* **What the task asks**: Locate each line containing the string "Identity" and copy it out.

* **Material**:
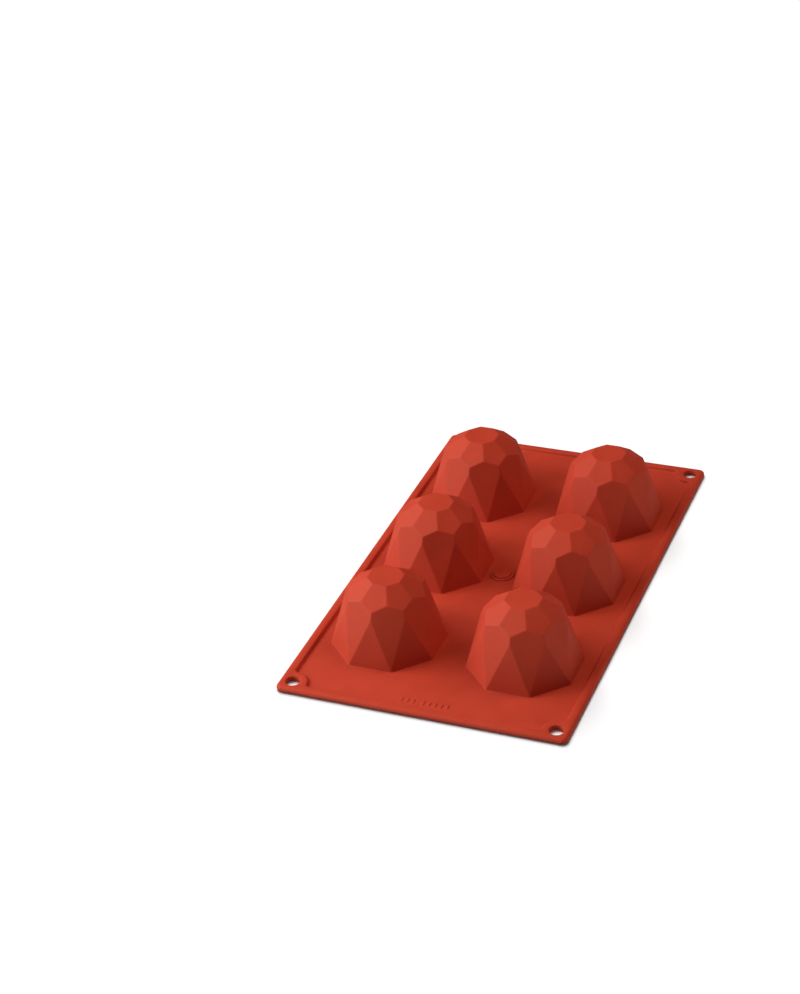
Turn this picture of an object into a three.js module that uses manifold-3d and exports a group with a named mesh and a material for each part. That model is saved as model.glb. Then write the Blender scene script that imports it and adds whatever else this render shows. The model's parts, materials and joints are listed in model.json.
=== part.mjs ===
// A one-piece silicone casting mould: six faceted gem cups, two across and three along, hang
// from a thin sheet with a raised rim and a punched eyelet in each corner.
//
// The mould is laid open side down: the sheet's mouth side is on Z = 0 and the cups stand up
// from it. +Z points from the mouths to the cups' tips, Y runs along the sheet and X across it.
// Units are millimetres. The origin is the middle of the sheet's mouth side.
//
// The real mould is one moulding. It is divided here where its regions meet, so that the sheet
// can bend between the rows of cups and each cup's crown can be pressed in.

import * as THREE from "three";
import { ConvexGeometry } from "three/addons/geometries/ConvexGeometry.js";
import { mergeVertices } from "three/addons/utils/BufferGeometryUtils.js";
import Module from "manifold-3d";

const wasm = await Module();
wasm.setup();

// ---- driving dimensions ----

const LENGTH = 300; // sheet, along Y
const WIDTH = 175; // sheet, along X
const SHEET = 1.5; // thickness of the web between the cups
const RIM_HEIGHT = 3.3; // rim bead and eyelet pads, from the mouth side
const RIM_WIDTH = 6;
const CORNER_RADIUS = 4;

const EYELET_INSET = 8.2; // hole centre to both edges
const EYELET_HOLE_RADIUS = 4.3;
const EYELET_PAD_RADIUS = 9.2;

const PITCH = 84; // cup to cup, both ways
const WALL = 2; // thickness of a cup's wall

// The gem, measured from the web's top face. Each ring of facets has eight planes.
const MOUTH_RADIUS = 34.5; // to the corners of the outside octagon
const GEM_HEIGHT = 44.3;
const TABLE_APOTHEM = 10.2; // flat-to-centre of the octagon on top
const KITE_LEAN = THREE.MathUtils.degToRad(19.3); // long kite facets, from vertical
const TRIANGLE_LEAN = THREE.MathUtils.degToRad(11.1); // triangles between the kites
const CROWN_LEAN = THREE.MathUtils.degToRad(54.4); // five-sided facets round the table

const CROWN_CUT = 21; // flat-to-centre of the upright octagon that parts crown from wall
const GAP = 0.3; // between solids that touch
const SHEET_FLEX_GAP = 1.2; // between panels, so that they clear each other when bent 50 degrees
const RIM_FLEX_GAP = 3.2; // the same at the height of the rim

const ROWS = { front: -1, middle: 0, rear: 1 }; // along Y, in pitches
const SIDES = { left: -1, right: 1 }; // along X, in half pitches

// ---- solids: every shape is closed, then joined or cut ----

function solid(geometry) {
  const bare = geometry.clone();
  bare.deleteAttribute("normal");
  bare.deleteAttribute("uv");
  const merged = mergeVertices(bare, 1e-4);
  return new wasm.Manifold(
    new wasm.Mesh({
      numProp: 3,
      vertProperties: merged.attributes.position.array,
      triVerts: new Uint32Array(merged.index.array),
    }),
  );
}

function geometryOf(made) {
  const mesh = made.getMesh();
  const geometry = new THREE.BufferGeometry();
  geometry.setAttribute("position", new THREE.BufferAttribute(mesh.vertProperties, 3));
  geometry.setIndex(new THREE.BufferAttribute(mesh.triVerts, 1));
  geometry.computeVertexNormals();
  return geometry;
}

function prism(shape, low, high) {
  const settings = { depth: high - low, bevelEnabled: false, curveSegments: 12 };
  return solid(new THREE.ExtrudeGeometry(shape, settings).translate(0, 0, low));
}

// An octagon with flats square to X and Y, as corner points round a centre.
function octagon(x, y, apothem) {
  const radius = apothem / Math.cos(Math.PI / 8);
  return Array.from({ length: 8 }, (_, i) => {
    const turn = ((i + 0.5) * Math.PI) / 4;
    return new THREE.Vector2(x + radius * Math.cos(turn), y + radius * Math.sin(turn));
  });
}

function rectangle(x0, y0, x1, y1) {
  return new THREE.Shape([
    new THREE.Vector2(x0, y0),
    new THREE.Vector2(x1, y0),
    new THREE.Vector2(x1, y1),
    new THREE.Vector2(x0, y1),
  ]);
}

// ---- the gem: eight-fold rings of leaning planes ----

// A plane whose normal leans up by `lean` and faces the direction `turn`; it passes `reach`
// from the axis at height `height`, and `inset` moves it inwards.
function leaningPlane(turn, lean, reach, height, inset) {
  const normal = new THREE.Vector3(
    Math.cos(turn) * Math.cos(lean),
    Math.sin(turn) * Math.cos(lean),
    Math.sin(lean),
  );
  return { normal, offset: reach * Math.cos(lean) + height * Math.sin(lean) - inset };
}

function meet(a, b, c) {
  const rows = new THREE.Matrix3().set(
    ...a.normal.toArray(), ...b.normal.toArray(), ...c.normal.toArray(),
  );
  return new THREE.Vector3(a.offset, b.offset, c.offset).applyMatrix3(rows.invert());
}

// The gem as one convex body from `bottom` to its table, with every plane moved in by `inset`.
function gem(bottom, inset) {
  const flat = Math.cos(Math.PI / 8);
  const table = { normal: new THREE.Vector3(0, 0, 1), offset: GEM_HEIGHT - inset };
  const floor = { normal: new THREE.Vector3(0, 0, 1), offset: bottom };
  const kite = (i) => leaningPlane(((i + 0.5) * Math.PI) / 4, KITE_LEAN, MOUTH_RADIUS, 0, inset);
  const triangle = (i) =>
    leaningPlane((i * Math.PI) / 4, TRIANGLE_LEAN, MOUTH_RADIUS * flat, 0, inset);
  const crown = (i) =>
    leaningPlane((i * Math.PI) / 4, CROWN_LEAN, TABLE_APOTHEM, GEM_HEIGHT, inset);
  const points = [];
  for (let i = 0; i < 8; i++) {
    points.push(
      meet(floor, triangle(i), triangle(i + 1)), // edge of the mouth
      meet(kite(i), triangle(i), triangle(i + 1)), // a kite's lowest corner
      meet(triangle(i + 1), kite(i), kite(i + 1)), // a triangle's tip
      meet(crown(i + 1), kite(i), kite(i + 1)), // a crown facet's lowest corner
      meet(kite(i), crown(i), crown(i + 1)), // a kite's top
      meet(table, crown(i), crown(i + 1)), // a corner of the table
    );
  }
  return solid(new ConvexGeometry(points));
}

// ---- regions of the moulding ----

const outside = gem(-SHEET, 0).translate(0, 0, SHEET);
const inside = gem(-SHEET - 1, WALL).translate(0, 0, SHEET);
const shell = outside.subtract(inside);
const crownCut = (grow) =>
  prism(new THREE.Shape(octagon(0, 0, CROWN_CUT + grow)), 0, SHEET + GEM_HEIGHT + 1);
const cupWall = shell.subtract(crownCut(GAP / 2));
const cupCrown = shell.intersect(crownCut(-GAP / 2));

// The sheet's outline with its round corners, as an upright block.
function outlineBlock(high) {
  const x = WIDTH / 2 - CORNER_RADIUS;
  const y = LENGTH / 2 - CORNER_RADIUS;
  const shape = new THREE.Shape();
  shape.absarc(x, y, CORNER_RADIUS, 0, Math.PI / 2);
  shape.absarc(-x, y, CORNER_RADIUS, Math.PI / 2, Math.PI);
  shape.absarc(-x, -y, CORNER_RADIUS, Math.PI, 1.5 * Math.PI);
  shape.absarc(x, -y, CORNER_RADIUS, 1.5 * Math.PI, 2 * Math.PI);
  shape.closePath();
  return prism(shape, 0, high);
}

const holeX = WIDTH / 2 - EYELET_INSET;
const holeY = LENGTH / 2 - EYELET_INSET;

// The pad round a corner's hole, as the region that the rim and the panels leave to it.
function padBlock(sx, sy, grow, high) {
  const disc = new THREE.Shape();
  disc.absarc(sx * holeX, sy * holeY, EYELET_PAD_RADIUS + grow, 0, 2 * Math.PI);
  const reach = EYELET_PAD_RADIUS + grow;
  const rim = RIM_WIDTH + grow;
  const x = [sx * (holeX - reach), (sx * WIDTH) / 2 + sx].sort((a, b) => a - b);
  const y = [sy * (holeY - reach), (sy * LENGTH) / 2 + sy].sort((a, b) => a - b);
  const xRim = [sx * (WIDTH / 2 - rim), (sx * WIDTH) / 2 + sx].sort((a, b) => a - b);
  const yRim = [sy * (LENGTH / 2 - rim), (sy * LENGTH) / 2 + sy].sort((a, b) => a - b);
  return prism(disc, -1, high)
    .add(prism(rectangle(xRim[0], y[0], xRim[1], y[1]), -1, high))
    .add(prism(rectangle(x[0], yRim[0], x[1], yRim[1]), -1, high));
}

function eyelet(sx, sy) {
  const hole = new THREE.Shape();
  hole.absarc(sx * holeX, sy * holeY, EYELET_HOLE_RADIUS, 0, 2 * Math.PI);
  return outlineBlock(RIM_HEIGHT)
    .intersect(padBlock(sx, sy, 0, RIM_HEIGHT + 1))
    .subtract(prism(hole, -1, RIM_HEIGHT + 1));
}

function withoutPads(made, high) {
  let left = made;
  for (const sx of Object.values(SIDES)) {
    for (const sy of [ROWS.front, ROWS.rear]) left = left.subtract(padBlock(sx, sy, GAP, high));
  }
  return left;
}

// How far a row's stretch of the sheet reaches along Y, less half a gap at each bending line.
function stretchOf(row, gap) {
  const low = row < 0 ? -LENGTH / 2 - 1 : (row - 0.5) * PITCH + gap / 2;
  const high = row > 0 ? LENGTH / 2 + 1 : (row + 0.5) * PITCH - gap / 2;
  return [low, high];
}

function panel(row) {
  const inner = WIDTH / 2 - RIM_WIDTH - GAP;
  const end = LENGTH / 2 - RIM_WIDTH - GAP;
  const [low, high] = stretchOf(row, SHEET_FLEX_GAP);
  let made = prism(
    rectangle(-inner, Math.max(low, -end), inner, Math.min(high, end)), 0, SHEET,
  );
  for (const side of Object.values(SIDES)) {
    const apothem = MOUTH_RADIUS * Math.cos(Math.PI / 8) + SHEET * Math.tan(TRIANGLE_LEAN) + GAP;
    const mouth = octagon((side * PITCH) / 2, row * PITCH, apothem);
    made = made.subtract(prism(new THREE.Shape(mouth), -1, SHEET + 1));
  }
  return withoutPads(made, SHEET + 1);
}

const rimBand = withoutPads(
  outlineBlock(RIM_HEIGHT).subtract(
    prism(
      rectangle(
        RIM_WIDTH - WIDTH / 2, RIM_WIDTH - LENGTH / 2,
        WIDTH / 2 - RIM_WIDTH, LENGTH / 2 - RIM_WIDTH,
      ),
      -1,
      RIM_HEIGHT + 1,
    ),
  ),
  RIM_HEIGHT + 1,
);

function rimAlong(row, side) {
  const [low, high] = stretchOf(row, RIM_FLEX_GAP);
  const end = LENGTH / 2 - RIM_WIDTH;
  const x = [0, side * WIDTH].sort((a, b) => a - b);
  const zone = rectangle(x[0], Math.max(low, -end), x[1], Math.min(high, end));
  return rimBand.intersect(prism(zone, -1, RIM_HEIGHT + 1));
}

function rimAcross(row) {
  const y = [row * (LENGTH / 2 - RIM_WIDTH), row * LENGTH].sort((a, b) => a - b);
  const inner = WIDTH / 2 - RIM_WIDTH;
  return rimBand.intersect(prism(rectangle(-inner, y[0], inner, y[1]), -1, RIM_HEIGHT + 1));
}

// ---- the mould ----

const rubber = { roughness: 0.62, metalness: 0 };
const finish = {
  sheet: new THREE.MeshStandardMaterial({ color: 0xb83c2a, ...rubber }),
  rim: new THREE.MeshStandardMaterial({ color: 0xc4462e, ...rubber }),
  cup: new THREE.MeshStandardMaterial({ color: 0xa83222, ...rubber }),
  crown: new THREE.MeshStandardMaterial({ color: 0xd04c34, ...rubber }),
};

const mould = new THREE.Group();

function piece(name, made, material, x = 0, y = 0) {
  const mesh = new THREE.Mesh(geometryOf(made), material);
  mesh.name = name;
  mesh.position.set(x, y, 0);
  mould.add(mesh);
}

for (const [rowName, row] of Object.entries(ROWS)) {
  piece(`sheet_${rowName}`, panel(row), finish.sheet);
  if (row !== 0) piece(`rim_${rowName}_edge`, rimAcross(row), finish.rim);
  for (const [sideName, side] of Object.entries(SIDES)) {
    const at = `${rowName}_${sideName}`;
    piece(`rim_${at}`, rimAlong(row, side), finish.rim);
    piece(`cup_wall_${at}`, cupWall, finish.cup, (side * PITCH) / 2, row * PITCH);
    piece(`cup_crown_${at}`, cupCrown, finish.crown, (side * PITCH) / 2, row * PITCH);
    if (row !== 0) piece(`eyelet_${at}`, eyelet(side, row), finish.rim);
  }
}

export default mould;
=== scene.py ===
"""A one-piece silicone casting mould: six faceted gem cups on a thin sheet with a raised rim and
four eyelets, lying open side down. The mould's lengths are millimetres until a mesh is made. The
camera, the floor and the lamps are in metres."""
import json
import math

import bmesh
import bpy
from mathutils import Matrix, Vector
from mathutils.geometry import delaunay_2d_cdt

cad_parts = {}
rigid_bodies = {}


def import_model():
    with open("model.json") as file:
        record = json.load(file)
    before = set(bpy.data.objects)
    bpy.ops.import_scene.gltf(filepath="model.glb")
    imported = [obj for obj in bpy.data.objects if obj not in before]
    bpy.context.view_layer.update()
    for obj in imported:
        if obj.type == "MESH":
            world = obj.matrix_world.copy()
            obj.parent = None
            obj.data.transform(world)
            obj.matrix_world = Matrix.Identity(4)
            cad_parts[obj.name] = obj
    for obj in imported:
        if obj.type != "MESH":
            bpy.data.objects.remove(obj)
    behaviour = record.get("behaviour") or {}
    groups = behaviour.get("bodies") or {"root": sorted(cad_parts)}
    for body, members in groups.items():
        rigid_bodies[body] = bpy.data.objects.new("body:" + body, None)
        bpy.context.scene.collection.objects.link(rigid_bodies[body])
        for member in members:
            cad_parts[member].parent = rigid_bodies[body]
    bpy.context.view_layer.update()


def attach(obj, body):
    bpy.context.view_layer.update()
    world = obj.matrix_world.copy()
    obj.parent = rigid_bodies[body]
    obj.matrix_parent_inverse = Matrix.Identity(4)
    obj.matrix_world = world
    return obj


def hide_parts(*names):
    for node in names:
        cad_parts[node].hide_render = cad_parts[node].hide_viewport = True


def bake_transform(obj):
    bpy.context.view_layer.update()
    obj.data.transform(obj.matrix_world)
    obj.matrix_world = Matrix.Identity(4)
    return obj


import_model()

# ---- Camera ----
# A long lens, a little over half a metre up, looks down across the near short side of the sheet.
# It is turned slightly about its own axis, as a hand-held one is.

camera_data = bpy.data.cameras.new("camera")
camera_data.sensor_fit = "HORIZONTAL"
camera_data.sensor_width = 36
camera_data.lens = 103.1
camera = bpy.data.objects.new("camera", camera_data)
camera.location = (0.4005, -1.0985, 0.7769)
looks_at = Vector((-0.0943, 0.0682, 0))
aim = (looks_at - camera.location).to_track_quat("-Z", "Y")
lean = Matrix.Rotation(math.radians(-3.68), 4, "Z")
camera.rotation_euler = (aim.to_matrix().to_4x4() @ lean).to_euler()
bpy.context.scene.collection.objects.link(camera)
bpy.context.scene.camera = camera

# ---- Silicone ----
# Platinum-cured silicone rubber, compression moulded in a blasted steel tool. It is one even
# terracotta red all through, and matt. The tool leaves a fine grain, and reflections are warm.

MM = 0.001


def linear(hex_colour):
    """An sRGB colour such as "#B83A29" as linear RGBA."""
    parts = [int(hex_colour[i : i + 2], 16) / 255 for i in (1, 3, 5)]
    return [p / 12.92 if p <= 0.04045 else ((p + 0.055) / 1.055) ** 2.4 for p in parts] + [1]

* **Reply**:
            obj.matrix_world = Matrix.Identity(4)
    obj.matrix_parent_inverse = Matrix.Identity(4)
    obj.matrix_world = Matrix.Identity(4)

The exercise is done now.